Low-paid workers at private hospital take strike action

December 3, 2025

Workers in the lowest-paid roles at a private hospital in Palmerston North are fighting their employer’s decision to block them from joining a collective.

Crest Hospital staff, who are members of NZNO, went on strike yesterday afternoon, because their employer has refused to allow them to join their collective.

Vicki Woodfield, an NZNO delegate who works as an orderly at the hospital, said orderlies, administrators, anaesthetic technicians and theatre aides were getting paid much less than others at public hospitals who did the same work.

“I am an orderly, but Crest is paying up to $5.60 an hour less than public hospitals.”

Source: Southern Cross Health Trust 2024 annual report.

Being able to join the NZNO collective agreement would allow low-paid workers to start seeking something fairer, Woodfield said.
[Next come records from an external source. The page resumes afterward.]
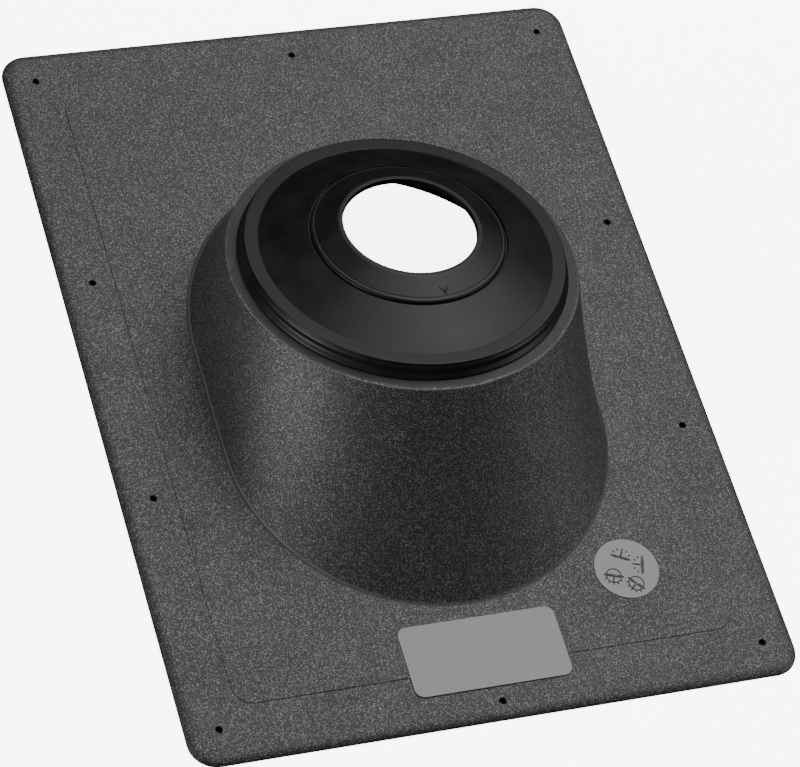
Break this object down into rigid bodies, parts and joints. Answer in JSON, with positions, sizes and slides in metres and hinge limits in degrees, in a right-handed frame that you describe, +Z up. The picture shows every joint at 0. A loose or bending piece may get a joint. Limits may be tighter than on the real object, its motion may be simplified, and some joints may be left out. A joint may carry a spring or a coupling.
{
  "type": "pipe flashing boot",
  "caption": "Flat rectangular roof flashing plate with a leaning moulded boot and a tilted rubber collar whose stepped cone seals round a vent pipe.",
  "frame": {"origin": "middle of the plate's underside", "axes": "+Z up and away from the roof, +Y up the roof's slope, +X to the right when looking up the roof"},
  "size_m": [0.3174, 0.4242, 0.0923],
  "materials": {
    "base_plastic": "moulded, fine grain",
    "collar_rubber": "moulded, smooth matt"
  },
  "bodies": {
    "root": {"flashing_base": "base_plastic", "pipe_collar": "collar_rubber"}
  },
  "joints": []
}
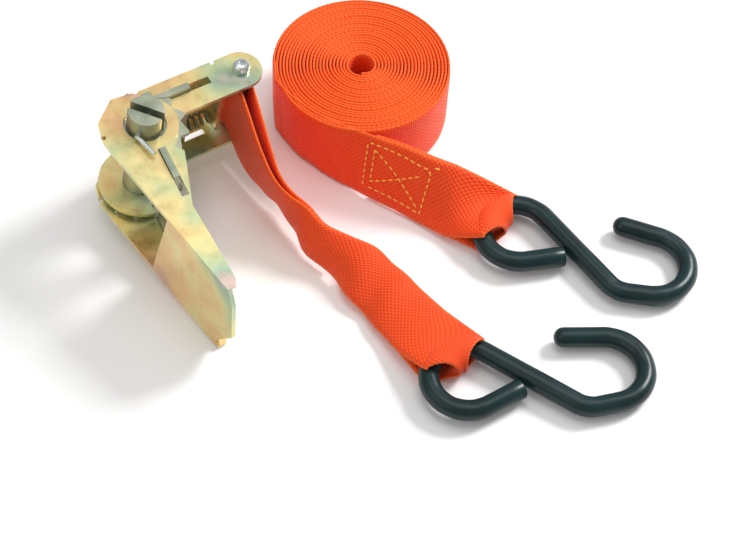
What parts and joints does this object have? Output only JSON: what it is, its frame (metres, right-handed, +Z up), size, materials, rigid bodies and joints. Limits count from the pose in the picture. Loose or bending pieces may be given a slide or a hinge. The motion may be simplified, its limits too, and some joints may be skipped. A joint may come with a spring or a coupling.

“We think we should be compensated properly.

“Crest has told us we can’t join the collective, but we are challenging them on that.”

About 40 of the striking workers rallied in the city to highlight their struggle this afternoon.

“We enter into mediation today. In case that doesn’t work out we have penciled in another strike for December 12,” Woodfield said.

Crest Hospital.

The hospital is owned 50 per cent by Southern Cross Health Trust and 50 per cent by Central Healthcare Operations Limited (CHO), whose largest shareholders include lawyers and accountants, followed by medical professionals. CHO’s annual report is not available to the public.

NZNO delegate and nurse Susan Norma White said while nurses were already in the collective, she did not like seeing her lower-paid colleagues being blocked out of it.

“Until now, I’ve never felt the need to strike in my 51 years as a nurse. But Crest is blocking my lower-paid colleagues from joining our collective and wants to keep paying them less than public hospitals.

“I think the public will be surprised to hear private hospitals pay some staff less than public hospitals do.”

She said the public also needed to be aware that Te Whatu Ora was outsourcing work to Crest Hospital.